Japan’s policy is that it would only shoot down a missile if it were falling on Japanese territory or if it were judged to pose an “existential threat” to Japan because it was aimed at a U.S. target.
The U.S. president is on the second day of a 12-day Asian trip that is focusing on North Korea’s nuclear missile programs and trade.
“Most importantly, we’re working to counter the dangerous aggressions of the regime in North Korea,” Trump said, calling Pyongyang’s nuclear tests and recent launches of ballistic missiles over Japan “a threat to the civilized world and to international peace and stability”.
“Some people said that my rhetoric is very strong. But look what’s happened with very weak rhetoric over the last 25 years. Look where we are right now,” he added.
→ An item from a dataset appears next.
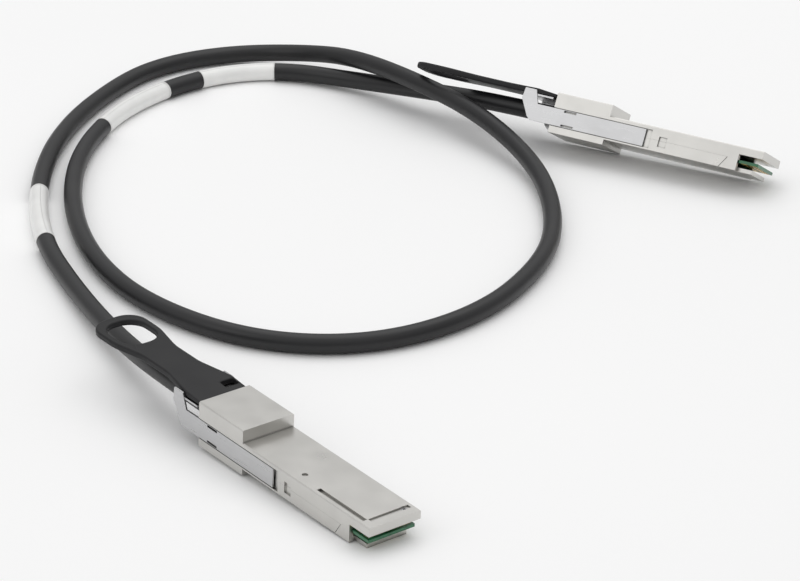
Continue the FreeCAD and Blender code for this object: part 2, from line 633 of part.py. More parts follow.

The U.S. leader, who will visit South Korea on the trip, has rattled some allies with his vow to “totally destroy” North Korea if it threatens the United States and with his dismissal of North Korean leader Kim Jong Un as a “rocket man” on a suicide mission.
Abe, with whom Trump has bonded through multiple summits and phone calls, repeated at the same news conference that Japan backed Trump’s stance that “all options” are on the table, saying it was time to exert maximum pressure on North Korea and the two countries were “100 percent” together on the issue.
Chinese Foreign Ministry spokesman Hua Chunying, in response to Abe’s comments, said that the North Korean “situation” was “already extremely complex, sensitive and weak”.
“We hope that under the present circumstances, all sides’ words and actions can help reduce tensions and reestablish mutual trust and getting the North Korean nuclear issue back on the correct track of dialogue and negotiations,” she said.
TRADE DEFICITS
Trump said he was committed to achieving “free, fair, and reciprocal” trade and wants to work with Japan on this issue.
“America is also committed to improving our economic relationship with Japan,” Trump said. “As president, I‘m committed to achieving fair, free, and reciprocal trading relationship. We seek equal and reliable access for American exports to Japan’s markets in order to eliminate our chronic trade imbalances and deficits with Japan.”
Earlier, speaking to Japanese and U.S. business executives, Trump praised Japan for buying U.S. military hardware.
But he added that “many millions of cars are sold by Japan into the United States, whereas virtually no cars go from the United States into Japan”.
Japan had a $69 billion trade surplus with the United States last year, according to the U.S. Treasury Department. The United States was Japan’s second biggest trade partner after China, while Japan was the United States’ fourth largest goods export market in 2016.
EMPEROR, ABDUCTEES
Japanese officials have countered U.S. trade complaints by noting Tokyo accounts for a much smaller slice of the U.S. deficit than in the past, while China’s imbalance is bigger.
In a second round of economic talks in Washington last month, U.S. Vice President Mike Pence and Japanese Finance Minister Taro Aso, who doubles as deputy premier, failed to bridge differences on trade issues.
The two sides are at odds over how to frame future trade talks, with Tokyo pushing back against U.S. calls to discuss a bilateral free trade agreement.
Trump also said earlier that an Indo-Pacific trade framework would produce more in trade that the Trans-Pacific Partnership pact pushed by his predecessor but which he announced Washington would abandon soon after he took office.
The 11 remaining nations in the TPP, to which Japan’s Abe is firmly committed, are edging closer to sealing a comprehensive free trade pact without the United States.
Trump met Emperor Akihito, exchanging a handshake and nodding, before his lunch and talks with Abe.
He also met relatives of Japanese citizens abducted by North Korean agents decades ago to help train spies, calling the kidnappings a “tremendous disgrace” and pledging to work with Abe to bring the victims “back to Japan where they want to be”.
“I think it would be a tremendous signal if Kim Jong Un would send them back,” Trump said. “If he would send them back, that would be the start of something, something very special.”
Abe has made resolving the emotive abductions issue a keystone of his career. The families hope their talks with Trump – the third U.S. president they have met – will somehow contribute to a breakthrough, although experts say progress is unlikely.
Abe also expressed his condolences for the victims of a gunman who massacred at least 26 worshippers at a church in Texas.
White House spokeswoman Sarah Sanders said Trump had no plans to change the schedule for his 12-day Asian trip, which will also take him to Seoul, Beijing and Danang, Vietnam.